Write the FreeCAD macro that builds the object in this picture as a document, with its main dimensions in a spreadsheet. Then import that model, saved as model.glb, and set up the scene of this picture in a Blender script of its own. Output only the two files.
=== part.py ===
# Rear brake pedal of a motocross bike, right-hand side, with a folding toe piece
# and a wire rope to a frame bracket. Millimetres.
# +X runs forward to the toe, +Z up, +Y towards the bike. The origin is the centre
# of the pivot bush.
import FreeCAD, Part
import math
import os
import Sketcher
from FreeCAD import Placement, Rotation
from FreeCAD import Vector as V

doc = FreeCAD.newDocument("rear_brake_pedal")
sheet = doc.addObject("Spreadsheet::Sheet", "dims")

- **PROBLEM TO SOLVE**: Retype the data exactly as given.

- **SOLUTION BELOW**:
Write the FreeCAD macro that builds the object in this picture as a document, with its main dimensions in a spreadsheet. Then import that model, saved as model.glb, and set up the scene of this picture in a Blender script of its own. Output only the two files.
=== part.py ===
# Rear brake pedal of a motocross bike, right-hand side, with a folding toe piece
# and a wire rope to a frame bracket. Millimetres.
# +X runs forward to the toe, +Z up, +Y towards the bike. The origin is the centre
# of the pivot bush.
import FreeCAD, Part
import math
import os
import Sketcher
from FreeCAD import Placement, Rotation
from FreeCAD import Vector as V

doc = FreeCAD.newDocument("rear_brake_pedal")
sheet = doc.addObject("Spreadsheet::Sheet", "dims")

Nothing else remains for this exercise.